Ok, I just got through ALL of your posts and reading your situation. I see myself in your wife. I hate it that I see myself in your wife. She is not where I am yet, but I believe she will be. This thing she is getting from the OM is so powerful and real to her. I'm still dealing with this myself as you know.

Here are my thoughts from "the other side". You are getting lots of advice from others in your position. In my gut, and being christian, I knew the right thing to do...but, because of my past with H and the pain I felt for so many years I was unable to be strong enough to do what was right. I was weak. Have you ever asked her what it would take to keep you two together? Have you ever sat down and asked that....even if it ends up being "for me to love you which I don't think is possible". Because from there you tell her it is possible and you make steps to show her. You explain that she is addicted right now and "in love" to the OM right now, but that that can happen again with you two if she works with you. She will need to have no contact and you will both need to have counseling or do the retrouvaille weekend or a combination or just time. You tell her, if anything, it is worth it for the kids. You convince her that she will always look back and think she never tried enough. If anything, she needs to KNOW under no uncertain terms that she has tried EVERYTHING possible and has made absolutely positive sure that happiness is not possible before D. You tell her that it might take time. You tell her if she says she will do the "No contact" that you will need her phone and she will need to get rid of the myspace, etc. and she will have to deal with you asking questions constantly about where is is, etc. I told my H he has every right to call me at anytime and expect that I answer and if I don't then he has a right to find out exactly where I was, etc.
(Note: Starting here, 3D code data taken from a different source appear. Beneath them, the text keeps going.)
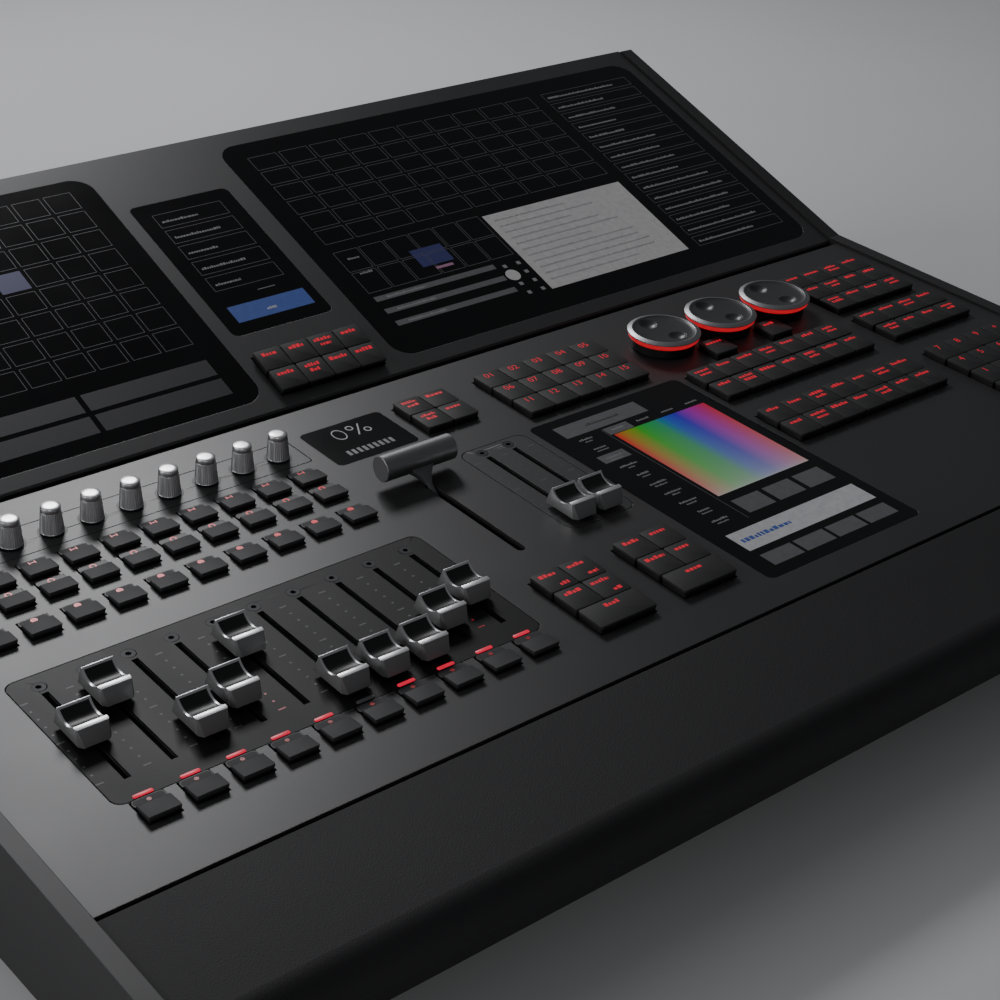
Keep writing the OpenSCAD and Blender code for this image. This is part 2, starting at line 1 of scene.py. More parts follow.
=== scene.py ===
"""Looks of the lighting control desk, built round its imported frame."""

import json
import math
import random

import bmesh
import bpy
from mathutils import Matrix, Vector


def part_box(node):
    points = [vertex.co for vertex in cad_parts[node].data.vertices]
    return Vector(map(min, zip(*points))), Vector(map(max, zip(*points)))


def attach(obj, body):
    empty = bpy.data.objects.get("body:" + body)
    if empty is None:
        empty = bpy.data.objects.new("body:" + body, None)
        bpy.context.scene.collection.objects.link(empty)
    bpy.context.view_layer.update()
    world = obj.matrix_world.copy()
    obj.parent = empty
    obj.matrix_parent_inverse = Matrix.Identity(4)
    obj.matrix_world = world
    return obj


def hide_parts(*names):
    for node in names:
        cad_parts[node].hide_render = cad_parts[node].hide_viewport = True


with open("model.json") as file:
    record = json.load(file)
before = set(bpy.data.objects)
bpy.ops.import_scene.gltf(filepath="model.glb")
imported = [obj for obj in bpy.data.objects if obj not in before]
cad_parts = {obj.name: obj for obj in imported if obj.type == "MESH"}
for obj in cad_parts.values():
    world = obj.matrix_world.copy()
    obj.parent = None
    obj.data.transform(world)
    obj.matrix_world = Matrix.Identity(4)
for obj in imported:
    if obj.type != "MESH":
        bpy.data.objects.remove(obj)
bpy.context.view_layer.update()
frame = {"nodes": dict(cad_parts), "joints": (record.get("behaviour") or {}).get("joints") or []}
draw = random.Random(7)

# ---------------------------------------------------------------- places
# The deck's own drawing is in millimetres: x to the right, y up the slope,
# z out of it, with the datum in the middle of the last playback column.

MM = 0.001
KNOB_ROW = 77.6
JOINT_LEVEL = 5.0
HINGE_S, HINGE_H = 7.0, -5.5
COLUMNS = 10
PITCH = 20.0


def joint(name):
    return next(j for j in frame["joints"] if j["name"] == name)


def drawing(origin, up):
    """The matrix that lays a drawing in millimetres on a plane with that normal."""
    across = Vector((1, 0, 0))
    back = up.cross(across)
    axes = [v.normalized() * MM for v in (across, back, up)]
    turn = Matrix((axes[0], axes[1], axes[2])).transposed().to_4x4()
    return Matrix.Translation(origin) @ turn


def deck_drawing():
    turn = joint("knob_10_turn")
    up = Vector(turn["axis"])
    back = up.cross(Vector((1, 0, 0)))
    at = Vector(turn["pos_m"])
    return drawing(at - back * KNOB_ROW * MM - up * JOINT_LEVEL * MM, up)


def screen_drawing():
    up = -Vector(joint("menu_keys_press")["axis"])
    back = up.cross(Vector((1, 0, 0)))
    at = Vector(joint("screen_deck_tilt")["pos_m"])
    at.x = Vector(joint("knob_10_turn")["pos_m"]).x
    return drawing(at - back * HINGE_S * MM - up * HINGE_H * MM, up)


def lever_drawing():
    """y is along the lever from its pivot, x along its grip."""
    pivot = Vector(joint("crossfade_lever_swing")["pos_m"])
    low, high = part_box("lever_grip")
    along = (low + high) / 2 - pivot
    return drawing(pivot, Vector((1, 0, 0)).cross(along)), along.length / MM


DECK = deck_drawing()
SCREEN = screen_drawing()
LEVER, LEVER_R = lever_drawing()


def corners(points):
    """The lowest and highest corner of the box round some points."""
    low = Vector([min(p[i] for p in points) for i in range(3)])
    high = Vector([max(p[i] for p in points) for i in range(3)])
    return low, high


def on(place, node):
    """The corners of a CAD node, in a drawing's millimetres."""
    back = place.inverted()
    return corners([back @ v.co for v in frame["nodes"][node].data.vertices])


def centre_of(box):
    """The middle of a box seen from above, at the drawing's own level."""
    return ((box[0].x + box[1].x) / 2, (box[0].y + box[1].y) / 2, 0)


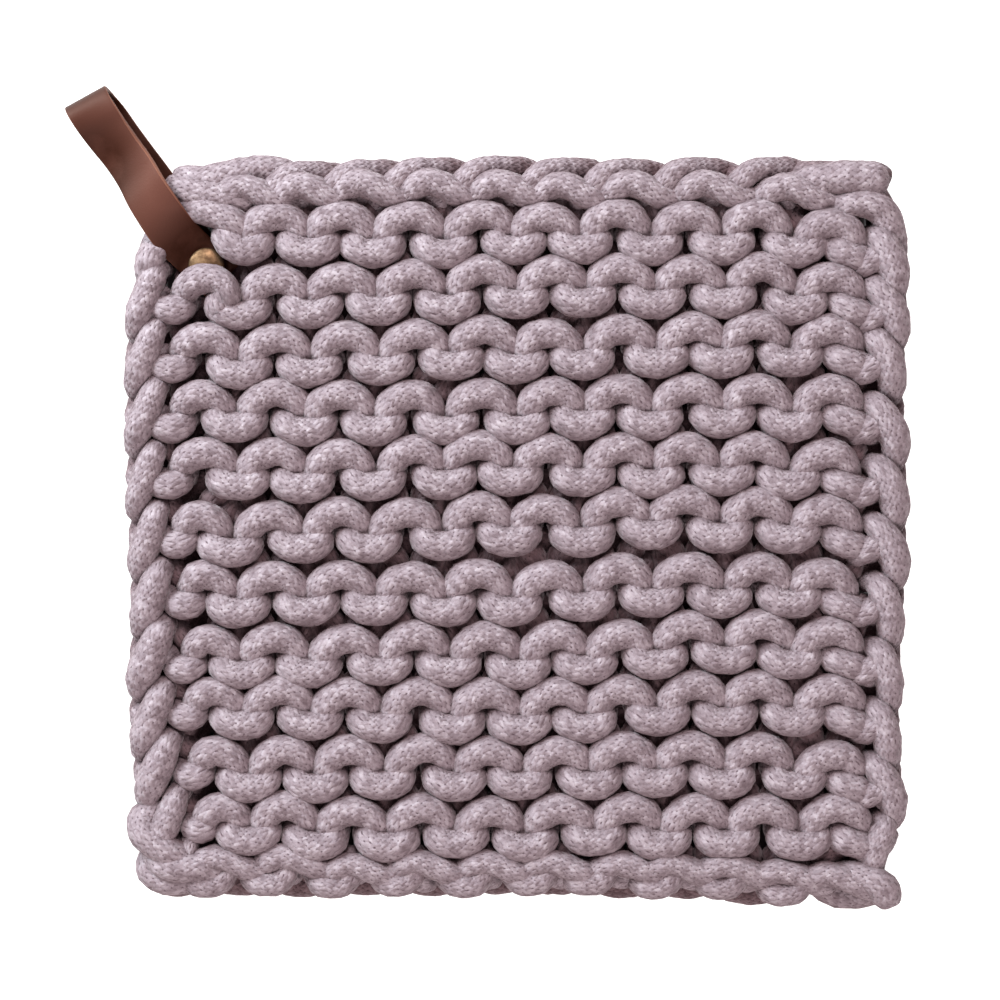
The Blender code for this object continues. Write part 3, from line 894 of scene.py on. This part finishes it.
CAST_ON_CROWNS = ((-70.6, -93.9), (-52.9, -93.5), (-35.5, -95.7), (-18.4, -94.9), (-0.4, -94.9),
                  (16.0, -94.9), (34.2, -95.2), (47.6, -95.4), (62.0, -95.7), (76.0, -97.2), (88.6, -98.0))
CAST_ON_FRONT = table(Step, (-7.8, 3.0, 5.0), (-5.2, 1.8, 1.8), (-2.6, 0.5, 0.1), (0.0, 0.0, 0.0),
                      (4.0, 0.8, 0.0), (8.0, 2.5, 0.5), (11.5, 3.8, 2.2), (14.5, 4.3, 4.8))
CAST_ON_HOOK = table(Step, (-4.6, -3.4, 5.0), (-4.4, -1.6, 2.4), (-3.1, -0.3, 0.5), (-0.4, 0.1, 0.0),
                     (2.3, -0.3, 0.0), (4.0, -1.9, 0.1), (4.5, -4.2, 0.8), (4.4, -6.8, 3.2))
CAST_ON_FAR = table(Step, (-7.4, -3.0, 3.4), (-5.8, -0.8, 1.0), (-3.0, 0.5, 0.1), (0.0, 0.9, 0.0),
                    (3.0, 0.5, 0.1), (5.8, -0.8, 1.0), (7.4, -3.0, 3.4))
CAST_ON_BUMPS = ((-72.4, -100.9), (-56.7, -100.6), (-39.9, -101.1), (-23.4, -100.6), (-5.6, -100.9),
                 (11.4, -100.4), (26.6, -100.4), (43.9, -101.4), (61.1, -101.4), (77.6, -103.2))

CORNERS = {                 # short turns of cord at the corners
    "bind_off_start_rear": ((-78.5, 82.6, 9.5), (-74.0, 82.3, 10.6), (-67.0, 83.8, 10.2),
                            (-60.0, 85.2, 9.0), (-53.0, 84.8, 7.4)),
    "bind_off_start_front": ((-80.5, 80.4, 10.0), (-77.5, 79.8, 11.6), (-72.0, 78.6, 12.0),
                             (-67.0, 77.9, 11.4), (-62.0, 77.2, 8.8)),
    "bind_off_end": ((76.0, 80.6, 7.5), (82.0, 82.0, 10.0), (88.0, 82.9, 11.6), (94.0, 83.0, 12.0),
                     (100.2, 82.6, 11.6)),
    "bind_off_end_under": ((82.0, 84.0, 6.5), (90.0, 84.2, 6.0), (97.0, 82.4, 5.6), (101.5, 79.0, 5.6),
                           (103.6, 73.0, 5.0), (104.0, 66.0, 5.2)),
    "shoulder": ((90.0, 75.0, 8.0), (94.5, 76.2, 11.2), (99.0, 76.4, 12.2), (103.0, 74.2, 11.6),
                 (105.2, 70.0, 10.2), (106.0, 65.2, 8.2), (105.6, 60.0, 6.6)),
    "left_heel": ((-86.0, -81.5, 8.6), (-89.8, -84.0, 10.4), (-89.0, -87.4, 12.2), (-85.6, -90.3, 12.6),
                  (-81.4, -92.9, 12.0), (-77.5, -94.6, 9.6)),
    "left_heel_under": ((-82.0, -91.0, 7.0), (-86.4, -93.4, 7.6), (-87.6, -97.2, 8.4), (-84.6, -99.6, 9.4),
                        (-80.2, -99.8, 9.6), (-76.0, -99.4, 8.0)),
    "cast_on_start": ((-86.0, -93.6, 9.4), (-83.6, -95.8, 11.4), (-79.6, -96.3, 12.4),
                      (-74.4, -96.2, 12.0), (-69.4, -97.2, 9.8)),
    "left_heel_tip": ((-76.4, -86.0, 6.5), (-77.2, -89.6, 10.2), (-77.6, -92.4, 12.0),
                      (-77.2, -95.0, 10.2)),
    "right_toe": ((90.0, -98.8, 8.6), (94.5, -98.2, 11.2), (99.4, -99.2, 12.4), (102.6, -101.2, 12.3),
                  (103.8, -103.0, 11.4)),
    "right_toe_under": ((86.4, -98.8, 6.4), (88.8, -102.0, 7.2), (93.0, -103.8, 7.4), (98.6, -103.6, 7.0),
                        (101.6, -102.6, 6.4)),
}
CORNER_GIRTHS = {
    "bind_off_end": (0.85, 0.92, 1.05, 1.16, 1.2),
    "left_heel_tip": (0.6, 0.62, 0.62, 0.6),
    "right_toe": (0.85, 0.9, 0.98, 1.08, 1.12),
}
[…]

This is all easier said than done. For me, what it took, was my H showing interest in me again and he went to see a counselor to try to "fix" his lack of emotion. I needed to see him wanting to work on us, and I needed to see him try to do something to change. The minute he did this, I started my process of trying to end the A. I was this OM's gf for a year, and was another OM's gf the year before and my H didn't know. That alone shows you how "detached" he was from me. What also made it clear to me was when the OM wanted to move to the next step, I couldn't do it. I don't want to be a part time mom. I would be absolutely miserable not kissing my son every night before he goes to bed and having him run to me every morning saying, "Mama!!!!" I need my son EVERY day and I believe he needs me every day. I want my marriage to this wonderful man work for me, for him, and for my son. Your wife needs to want it to work for those reasons, too.

When in the throes of the A, everything is clouded because needs are being met and this OM is loving her like she has never been loved before and she is constantly reminded that. Everything reminds her of the OM...the songs (OMG I tear up when I hear them), the places they went, the things that are said that remind them of something the OM said that was sooo wonderful, the way the OM holds them that you have never held them, the way the OM calls them "baby" and you have never called her "baby", the way the OM understands her so much more than you have ever understood her, the way the OM has fun like you have never had fun.......this is what you are dealing with........

She has to want a family more than she wants to be happy herself at this point. She has to have a small sliver of a hope that she can be happy in the future with you...as happy as she is with the OM but maybe in a different way....a better way.

Ok, I have been on here wayyy tooo long and I need to get doing some things. I will come back on later and post some more. BOy, I am drained.